Yelp’s recent advertising campaign tells would-be users in search of businesses and services, “We know just the place.” Yelp provides an online forum where users can utilize star-ratings and comments to share their experiences with fellow consumers. Recently, the site has evolved into a venue for consumers to mercilessly complain about their subjectively mediocre experiences. The complaints can sometimes escalate to the point where fellow consumers won’t darken a business’s doorstep based upon its Yelp reviews.
While some may perceive the Yelp forum as an overindulgence of highly sensitive customers, business owners take poor reviews on Yelp seriously. For example, a small town restaurateur claimed that a two-star Yelp review ruined his business. Another restaurant owner encouraged his customers to give him poor reviews in an attempt to short circuit the stronghold Yelp had over the fate of his business.
Yelp’s success can be credited to consumers’ increasing reliance – even dependence – upon online reviews to guide them in a multitude of endeavors, ranging from whether a particular plumber is trustworthy to whether a particular restaurant is suitable to host their anniversary party. But now Yelp faces an ironic paradox – what should it do when an employee gives the company a one-star rating?
In mid-February, a 25-year old Yelp customer service agent penned a scathing letter to the company’s CEO that she published online. She chastised the CEO claiming that she receives inadequate compensation and benefits and has to suffer stressful working hours. She then compared her compensation against her expenses for her phone bill, rent, and grocery bill, and calculated that she constructively makes a little over $8.00 an hour. Much like other reviews on Yelp, the employee did not provide solutions to her complaints, but merely provided her CEO, and the world, a dismal perspective on her experience at the company. While Yelp “thought [the letter] was an important example of freedom of speech,” it fired the employee two hours after the letter was published for violating the company’s “terms of conduct.”
This scenario presents a unique question: aside from the irony that Yelp fired an employee for writing a negative review, was the employee protected from such an adverse employment decision because she posted her negative commentary online? The answer is unclear.
In March 2015, the NLRB Office of General Counsel released a report on the legality of employer rules and policy statements under the NLRA. The report compared hypothetical rules that violate federal labor law to those that hypothetically do not violate the law. The Office of General Counsel stated that it has growing concerns that some employers’ rules and actions are interfering with employees’ rights under the NLRA.
Section 7 of the NLRA guarantees employees “the right…to engage in other concerted activities for the purpose of collective bargaining or other mutual aid or protection.” Under this definition, employees may be protected from adverse employment decisions for discussing their terms and conditions of employment, including in an online venue, where they express criticism of their supervisor, management, the company, or other working conditions.

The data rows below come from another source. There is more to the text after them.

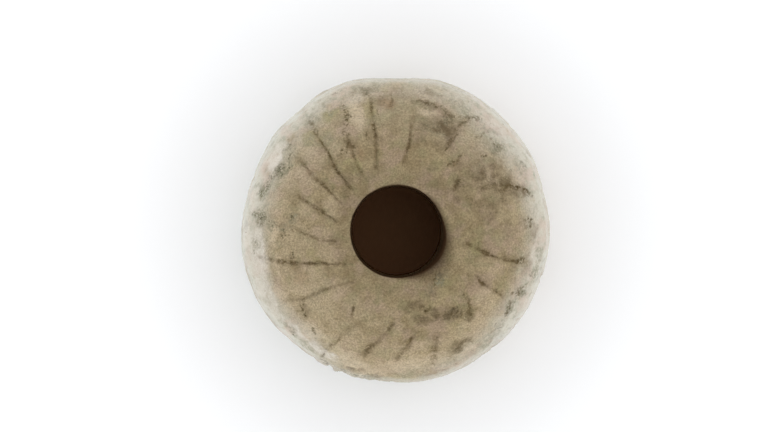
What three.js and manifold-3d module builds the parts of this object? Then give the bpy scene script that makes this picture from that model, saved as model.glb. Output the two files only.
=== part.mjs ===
// Stone spindle whorl: a low bun of limestone with a spindle hole through its middle.
// Straight strokes are cut into the domed upper face. They lean like the blades of a
// pinwheel and stop short of a plain collar round the hole. The underside is flat.
// Millimetres, +Z up. The origin is on the hole's axis, at the level of the flat underside.

import * as THREE from 'three';
import { mergeVertices } from 'three/addons/utils/BufferGeometryUtils.js';
import loadManifold from 'manifold-3d';

// Whole body
const HEIGHT = 13.5;
const RIM_RADIUS = 16.3;                   // at the girth, where nothing is worn away
const RIM_OFFSET = { x: -0.15, y: 0.2 };   // the hole was drilled a little off the middle
const GIRTH_HEIGHT = 4.8;
const BASE_RADIUS = 10.5;                  // outer edge of the flat underside

// Upper face: a flat collar round the hole, a dome, and a soft arris above the steep side
const COLLAR_RADIUS = 6.0;
const ARRIS_HEIGHT = 8.3;
const ARRIS_RATIO = 0.953;                 // arris radius over rim radius
const DOME_ARC = 0.65;                     // share of an ellipse's half width that the dome uses

// Spindle hole, drilled from both faces, so that it is narrowest half way
const HOLE_RADIUS = 4.62;
const HOLE_WAIST = 0.08;
const HOLE_EDGE = 0.2;                     // rounding of both mouths

// Steps round the axis, and along each stretch of the cross-section
const ANGLE_STEPS = 80;
const STEPS = { wall: 4, mouth: 3, dome: 9, side: 4, underside: 6 };

// Stretches of the rim that are ground or worn flatter: angles in degrees, depths in mm
const RIM_FLATS = [
  { angle: 15, halfWidth: 15, depth: 0.2 },
  { angle: 90, halfWidth: 18, depth: 0.45 },
  { angle: 130, halfWidth: 12, depth: 0.3 },
  { angle: 160, halfWidth: 30, depth: 0.4 },
  { angle: 230, halfWidth: 20, depth: 0.25 },
  { angle: 265, halfWidth: 18, depth: 0.2 },
  { angle: 305, halfWidth: 12, depth: 0.1 },
  { angle: 340, halfWidth: 15, depth: 0.1 },
];

// The spindle has widened one side of the upper mouth and rounded its shoulder
const MOUTH_WEAR = { angle: 330, halfWidth: 58, depth: 0.35, reach: 4.0, shoulder: 0.6 };

// Shallow hollows in the upper face: the worn dish, and the beds of lost flakes
const HOLLOWS = [
  { angle: 325, halfWidth: 42, radius: 6.7, halfLength: 2.1, depth: 0.22 },
  { angle: 72, halfWidth: 13, radius: 12.0, halfLength: 1.7, depth: 0.34 },
  { angle: 22, halfWidth: 12, radius: 12.3, halfLength: 1.5, depth: 0.22 },
  { angle: 152, halfWidth: 9, radius: 13.2, halfLength: 1.1, depth: 0.2 },
  { angle: 296, halfWidth: 13, radius: 9.3, halfLength: 1.2, depth: 0.16 },
];

// Chips broken out of the rim: place, and half sizes round, out from and along the axis
const CHIPS = [
  { angle: 245, radius: 15.85, height: 6.6, size: [0.75, 0.5, 0.9] },
  { angle: 261, radius: 15.3, height: 8.2, size: [0.95, 0.5, 0.6] },
  { angle: 346, radius: 15.55, height: 7.9, size: [0.8, 0.35, 0.7] },
  { angle: 178, radius: 15.6, height: 8.1, size: [0.9, 0.4, 0.6] },
  { angle: 118, radius: 16.35, height: 6.0, size: [1.1, 0.45, 0.9] },
];
const CHIP_DETAIL = 0;

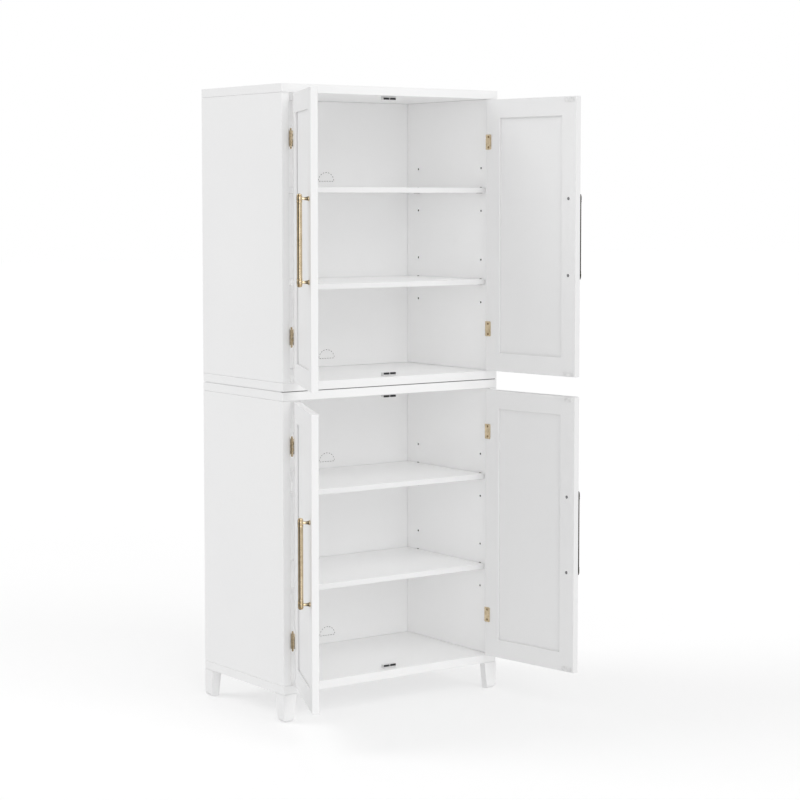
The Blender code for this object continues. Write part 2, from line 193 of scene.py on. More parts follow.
def add_bump(tree, shader, layers):
    """Stacks bump layers of (height, strength, distance) onto the shader's normal."""
    normal = None
    for height, strength, distance in layers:
        node = tree.nodes.new("ShaderNodeBump")
        node.inputs["Strength"].default_value = strength
        node.inputs["Distance"].default_value = distance
        tree.links.new(height, node.inputs["Height"])
        if normal is not None:
            tree.links.new(normal, node.inputs["Normal"])
        normal = node.outputs["Normal"]
    tree.links.new(normal, shader.inputs["Normal"])


def lacquer(name, white, warm=0.0, roughness=0.40, peel=0.05, faces=()):
    """Sprayed white lacquer: a very even colour, faint mottling, and fine orange peel in the gloss.

    Each of faces = (white, axis, sign) paints the sides that look along that axis in a whiter tone, as
    painted light that stands in for the stronger light on those sides; a sign of 0 means both ways.
    """
    material, tree, shader = node_material(name)
    vector = object_coordinates(tree)
    mottle = noise(tree, vector, 2.4, 3.0)
    light = (white, white, white - warm)
    shade = (white * 0.985, white * 0.985, white * 0.988 - warm)
    base = ramp(tree, mottle, [(0.32, shade), (0.68, light)])
    geometry = tree.nodes.new("ShaderNodeNewGeometry")
    separate = tree.nodes.new("ShaderNodeSeparateXYZ")
    tree.links.new(geometry.outputs["Normal"], separate.inputs[0])
    # Painted light: the sides that look along each listed axis are made whiter.
    for painted_light_white, axis, sign in faces:
        operation = "MULTIPLY" if sign else "ABSOLUTE"
        facing = math_node(tree, operation, separate.outputs[axis], float(sign))
        painted_light_tone = ramp(tree, mottle, [(0.32, painted_light_white * 0.985), (0.68, painted_light_white)])
        base = blend_colours(tree, ramp(tree, facing, [(0.45, 0.0), (0.55, 1.0)]), base, painted_light_tone)
    specks = ramp(tree, noise(tree, vector, 420.0, 2.0), [(0.40, 0.99), (0.60, 1.0)])
    tree.links.new(blend_colours(tree, 1.0, base, specks, "MULTIPLY"), shader.inputs["Base Color"])
    patches = noise(tree, vector, 9.0, 4.0)
    sheen_spots = ramp(tree, patches, [(0.3, roughness - 0.05), (0.7, roughness + 0.06)])
    tree.links.new(sheen_spots, shader.inputs["Roughness"])
    shader.inputs["Specular IOR Level"].default_value = 0.42
    add_bump(tree, shader, [
        (noise(tree, vector, 520.0, 2.0), peel, 0.0004),
        (noise(tree, vector, 38.0, 2.0), peel * 0.6, 0.0015),
    ])
    return material


def aged_brass(name, streaks=(1, 1, 1)):
    """Satin champagne brass, lightly brushed along one direction, with duller aged patches."""
    material, tree, shader = node_material(name)
    plain = object_coordinates(tree)
    brushed = object_coordinates(tree, streaks)
    patches = noise(tree, plain, 55.0, 5.0, 0.6)
    base = ramp(tree, patches, [
        (0.28, (0.60, 0.48, 0.30)),
        (0.50, (0.76, 0.62, 0.42)),
        (0.75, (0.86, 0.73, 0.52)),
    ])
    lines = noise(tree, brushed, 900.0, 2.0)
    darker = ramp(tree, lines, [(0.30, 0.88), (0.65, 1.0)])
    tree.links.new(blend_colours(tree, 1.0, base, darker, "MULTIPLY"), shader.inputs["Base Color"])
    shader.inputs["Metallic"].default_value = 1.0
    tree.links.new(ramp(tree, patches, [(0.3, 0.22), (0.7, 0.12)]), shader.inputs["Roughness"])
    add_bump(tree, shader, [(lines, 0.06, 0.0001), (noise(tree, plain, 240.0, 3.0), 0.04, 0.0002)])
    return material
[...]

The analysis of whether such speech is protected under the NLRA does not necessarily hinge on whether the public criticism is offensive; instead, the analysis focuses on whether the employee’s complaint is meant to be a complaint on behalf of the individual employee alone or is a collective complaint on behalf of other employees. If acting alone, the employee likely receives no protection. But if the employee is the voice of a collective group, she may have protection for even the nastiest online rant. Moreover, if the complaint is intended to encourage fellow employees to join in a collective complaint, then the online post could be considered protected speech under Section 7.
Employers should be cognizant that employees who are not represented by a union also have rights under the NLRA. The NLRB expressly states that the NLRA protects all employees’ rights to engage in “concerted activity” – where two or more employees take action regarding the terms and conditions of their employment. Critically, the NLRB points out that a single, unrepresented employee may also engage in concerted activity where she 1) acts on the authority of other employees, 2) brings group complaints to the employer’s attention, 3) tries to induce group actions, or 4) seeks to prepare for group action. Adverse employment actions following these activities could likely trigger violations of the NLRA. Further, depending on the circumstances, if an employer engages in a social media battle with the employee, retaliation liability under the NLRA or other related employment laws may be triggered.
In the Yelp scenario, the employee stated, “Every single one of my coworkers is struggling.” She even provided examples of fellow employees struggling to make ends meet. Whether her expressions were intended to be a collective complaint has yet to be decided. However, days after the letter was published, another Yelp employee, an associate account executive, published a similarly toned letter. On March 1, Yelp took to Twitter stating that it had to “part ways with [the associate account executive] due to repeated absences (10 of her 59 workdays with Yelp) despite many exceptions to accommodate her needs.” Twitter users and others were quick to pick sides in the battle between Yelp and the two employees, but legal action has not yet been initiated.
The takeaway from these events, and any potential fallout, is that employers generally should avoid acting too quickly upon the discovery of a public complaint against a supervisor, company, or co-workers without completing the proper analysis of whether the complaint constitutes protected speech under the NLRA. Before responding to any complaints on social media, employers should carefully consider the circumstances and avoid pointing to specifics, such as repeated absences, in order to curb possible retaliation claims.